Grâce à cette monographie, Laisney sort de l’ombre un pan modeste de l’histoire littéraire des lectures à haute voix, tandis que le reste de la fresque reste à dépeindre :

les lectures officielles pour faire recevoir une pièce, les lectures mondaines dans les salons, les lectures improvisées dans les cafés de la bohème, les lectures ponctuelles dans les banquets, les lectures publiques dans les salles de conférence, les lectures dans les cercles fumistes et les cabarets, les lectures dans les théâtres poétiques fin-de-siècle, etc. On y verrait alors qu’une grande partie de la production littéraire du XIXe siècle a été récitée avant d’être imprimée. (34)

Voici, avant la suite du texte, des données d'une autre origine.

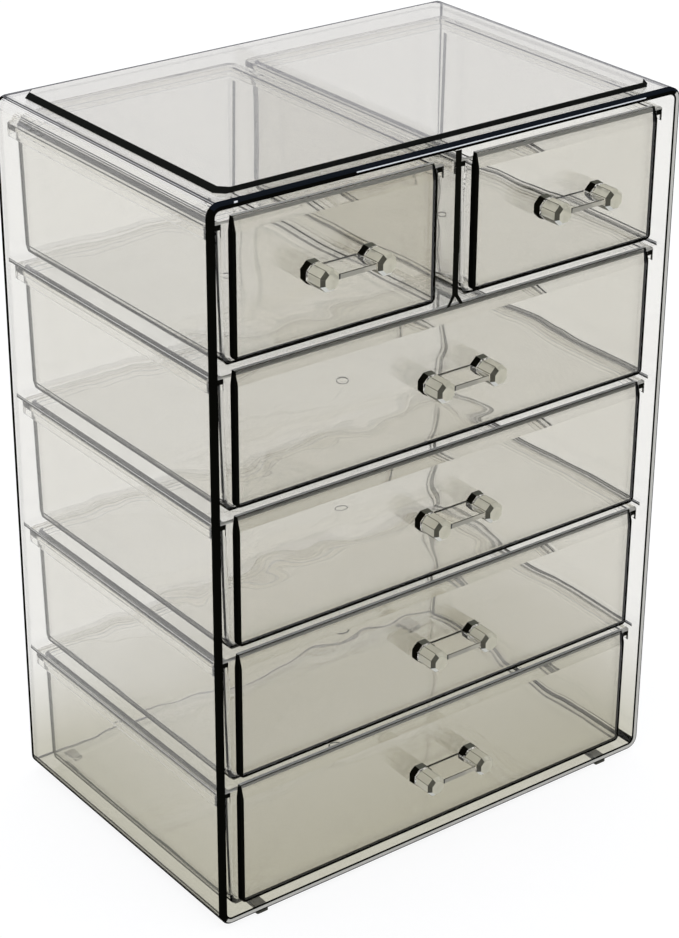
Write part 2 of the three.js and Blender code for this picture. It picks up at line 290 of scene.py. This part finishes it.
material, tree = new_material("shelf_acrylic_panes_painted_light")
place, facing = places(tree)
shelf_low, shelf_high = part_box("shelf_4")
shelf_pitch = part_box("shelf_3")[0].z - shelf_low.z
height = row_height(tree, place, shelf_low.z, shelf_pitch)
bright_heights = [share * (shelf_high.z - shelf_low.z) for share in bright_shares]
at_end = over(tree, size_of(tree, facing["X"]), squarely)
# Painted shade on the cut ends, with a painted highlight line across their middle.
paints = [
    (at_end, "#2A2A27", 1.0),
    (both(tree, at_end, between(tree, height, *bright_heights)), "#F0F1F1", 1.0),
]
clear_plastic(["shelf_1", "shelf_2", "shelf_3", "shelf_4"], material, paints, density=12.0, pane=True)

# Drawer trays
# Thin moulded trays, slightly wavy from the mould. Where the plastic bends round the corners it is painted
# darker, painted shade, and the turned-down rim ends in a hook that is painted dark at the front, painted
# shade too. The top of the front wall is painted pale, painted light.
rows = ("small_left", "small_right", "row_2", "row_3", "row_4", "row_5")
tray_low, tray_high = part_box("tray_row_5")
small_low, small_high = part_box("tray_small_right")
small_half = (small_high.x - small_low.x) / 2
small_middle = (small_high.x + small_low.x) / 2
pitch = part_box("tray_row_4")[0].z - tray_low.z


def drawer_place(tree, place):
    """1 in the row of small drawers, and the sideways distance from the middle of a drawer."""
    in_small_row = over(tree, place["Z"], small_low.z)
    shift = calc(tree, "MULTIPLY", in_small_row, small_middle)
    return in_small_row, size_of(tree, calc(tree, "SUBTRACT", size_of(tree, place["X"]), shift))


def near_side(tree, place, wide_half, narrow_half, width):
    """1 within this width of the left and right edges of a drawer's piece, from its half width in the
    rows of wide drawers and in the row of small ones."""
    in_small_row, sideways = drawer_place(tree, place)
    less = calc(tree, "MULTIPLY", in_small_row, wide_half - narrow_half)
    return over(tree, calc(tree, "ADD", sideways, less), wide_half - width)


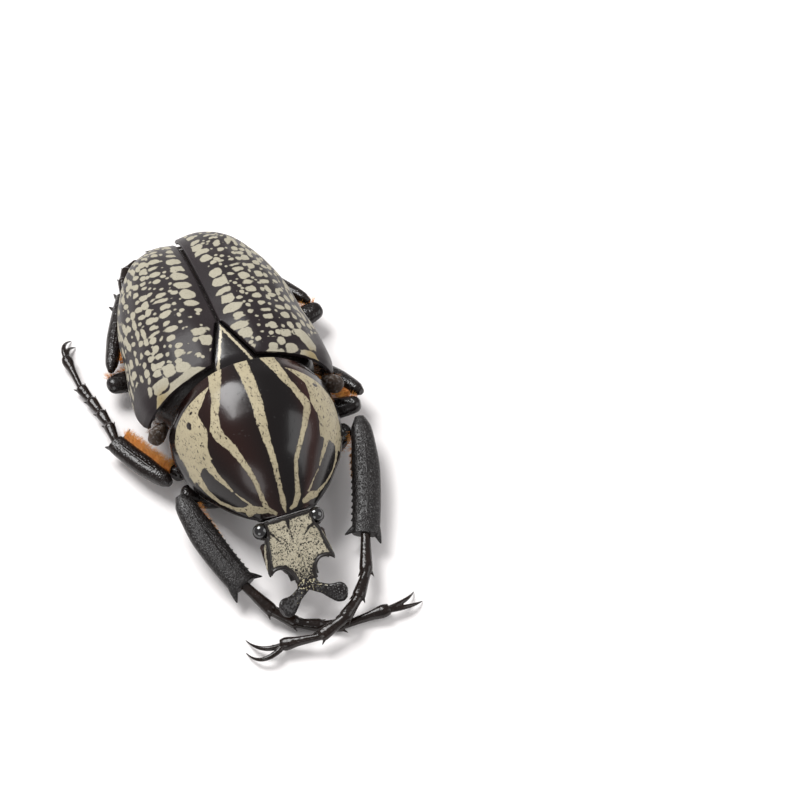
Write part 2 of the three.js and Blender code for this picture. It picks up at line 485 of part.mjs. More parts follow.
// Each leg: name, thigh, shin, foot. The right foreleg passes under the left one in front.
const LEGS = {
  foreleg_right: {
    femur: [[-3, -15, 2.75], [-8, -14.2, 2.6], [-12.6, -12.9, 3.5], [2.0, 1.45], [-2.6, -15.2, 2.3, 1.9, 1.7, 1.5]],
    tibia: [[-12.9, -14.7, 5.1], [-8.5, -30.6, 3], [2.15, 1.2], -0.5, [
      [0.95, -1.4, 2.2, -0.7, -0.6, 0.75], [0.93, 1.4, 1.3, 1.8, 0, 0.6]]],
    tarsus: [[[-5.7, -35.5, 1.9], [-2.9, -38.1, 1.3], [0.4, -39.4, 0.82], [3.5, -40.4, 0.82],
      [10.3, -40.4, 1.5]], 0.9, [
      [[13.2, -40.4, 2.1], [14.9, -38.1, 0.1]], [[13.6, -41.3, 1.7], [15.6, -40, 0.1]]]],
  },
  foreleg_left: {
    femur: [[3, -14.6, 2.75], [9, -12.7, 2.6], [14.8, -9.9, 3.4], [2.0, 1.4], [2.6, -14.9, 2.3, 1.9, 1.7, 1.5]],
    tibia: [[16.4, -10.2, 4.8], [10.9, -28.4, 3.3], [2.15, 1.2], 0.5, [
      [0.95, 1.4, 2.2, 0.7, -0.6, 0.75], [0.93, -1.4, 1.3, -1.8, 0, 0.6]]],
    tarsus: [[[8.8, -34.6, 3.2], [6.3, -38.2, 3.3], [3.3, -40.7, 3.3], [-0.8, -42, 2.6],
      [-6.4, -40.8, 1.5]], 0.9, [
      [[-9.6, -41.6, 1.9], [-10.7, -37.6, 0.1]], [[-10.2, -44, 1.9], [-11.3, -39.6, 0.1]]]],
  },
  midleg_right: {
    femur: [[-4.6, -4.1, 2.5], [-8.8, -6.4, 2.2], [-12.6, -8.9, 2.6], [1.75, 1.3], [-3.6, -4.3, 2.45, 1.8, 1.35, 1.5]],
    tibia: [[-13.6, -10.1, 3.4], [-19, -0.4, 2.8], [1.6, 1.2], 0.2, [
      [0.95, 0.9, 1.5, 0.4, -0.5, 0.5], [0.93, -1, 0.95, -2.4, -0.2, 0.42]]],
    tarsus: [[[-18.9, 3.4, 2.2], [-19.4, 6.3, 1.7], [-20.1, 9.3, 1.3], [-20.9, 12.1, 1.2],
      [-21.5, 18, 1.4]], 0.8, [
      [[-21.9, 20.6, 2], [-19.7, 21.6, 0.1]], [[-21.2, 19.8, 1.7], [-19.4, 20.2, 0.1]]]],
  },
  midleg_left: {
    femur: [[4.6, -4.1, 2.5], [11, -5.4, 2.8], [17.6, -7, 4.5], [1.75, 1.3], [3.6, -4.3, 2.45, 1.8, 1.35, 1.5]],
    tibia: [[18.2, -5, 4.7], [12.8, 4.2, 2], [1.4, 1.15], -0.2, [
      [0.94, -0.9, 1.2, -0.9, -0.3, 0.45], [0.94, 0.9, 1.7, 0.9, -0.2, 0.4]]],
    tarsus: [[[12.3, 7.6, 0.95], [12, 10.2, 0.8], [11.7, 12.8, 0.8], [11.2, 15.2, 0.8],
      [9.8, 20.2, 0.9]], 0.7, [
      [[8.8, 22.1, 1.7], [6.8, 22.2, 0.3]], [[9.3, 22.2, 1.6], [8.4, 23.4, 0.3]]]],
  },
  hindleg_right: {
    femur: [[-4.6, 10.2, 2.15], [-10.5, 10, 2.3], [-17.2, 9.2, 3.6], [1.95, 1.3], [-3.9, 10.1, 2, 2.9, 1.6, 1.15]],
    tibia: [[-15.9, 11.7, 4.3], [-10, 24.6, 3.3], [1.35, 1.15], 0.2, [
      [0.78, 0.5, 0.9, 1.5, 0.1, 0.5], [0.95, 0.8, 1.4, 1, -0.2, 0.45], [0.95, -0.7, 1.7, -0.6, -0.3, 0.4]]],
    tarsus: [[[-9.2, 28.2, 2.8], [-8, 30.3, 2.2], [-5.9, 31.4, 1.5], [-3.4, 30.9, 1], [1.6, 29.2, 0.8]], 0.75, [
      [[3.9, 28.3, 1.6], [4.6, 26.4, 0.3]], [[3.4, 27.8, 1.5], [3, 26, 0.3]]]],
  },
  hindleg_left: {
    femur: [[4.6, 10.2, 2.1], [11, 11, 3], [17.9, 12.4, 3.6], [1.95, 1.2], [3.9, 10.1, 2, 2.9, 1.6, 1.15]],
    tibia: [[16.2, 14.2, 3.9], [8.8, 25.4, 1.6], [1.25, 1.1], -0.2, [
      [0.78, -0.5, 0.9, -1.5, 0.1, 0.5], [0.95, -0.8, 1.4, -1, -0.2, 0.45], [0.95, 0.7, 1.7, 0.6, -0.3, 0.4]]],
    tarsus: [[[7.7, 28.7, 1.5], [6.7, 30.7, 1.2], [5, 31.9, 1], [2.8, 32.3, 0.8], [-0.8, 32.2, 0.8]], 0.75, [
      [[-3, 32.2, 1.7], [-4.4, 33.2, 0.3]], [[-3.1, 32.9, 1.6], [-4, 34.1, 0.3]]]],
  },
};
for (const [name, leg] of Object.entries(LEGS)) {
  add(name + "_femur", femur(...leg.femur), "black");
  add(name + "_tibia", tibia(...leg.tibia), "black");
  add(name + "_tarsus", tarsus(leg.tibia, ...leg.tarsus), "black");
}

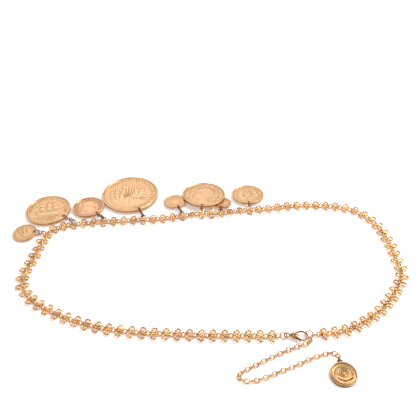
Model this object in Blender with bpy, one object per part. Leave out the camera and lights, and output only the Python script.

Dans un format propice au grappillage, à l’image du Pourquoi lire (Paris : Grasset, 2010) de Charles Dantzig, En lisant en écoutant rappelle à notre bon souvenir la fonction originelle de la lecture – celle d’une pratique résolument sociale accompagnée du partage d’un moment de convivialité. Même si, dans le cadre d’étude que s’est imposé ce Maître de conférences à l’Université de Paris Ouest, cette pratique demeure en vase clos, confinée qu’elle est à des cercles littéraires ou des cénacles (quand d’aucuns y verront des cliques et des coteries), gageons qu’une histoire littéraire d’envergure des lectures à haute voix verra bientôt le jour. Ce pourrait être la prochaine étude de Laisney, une que nous dégusterons avec gourmandise, comme celle-ci.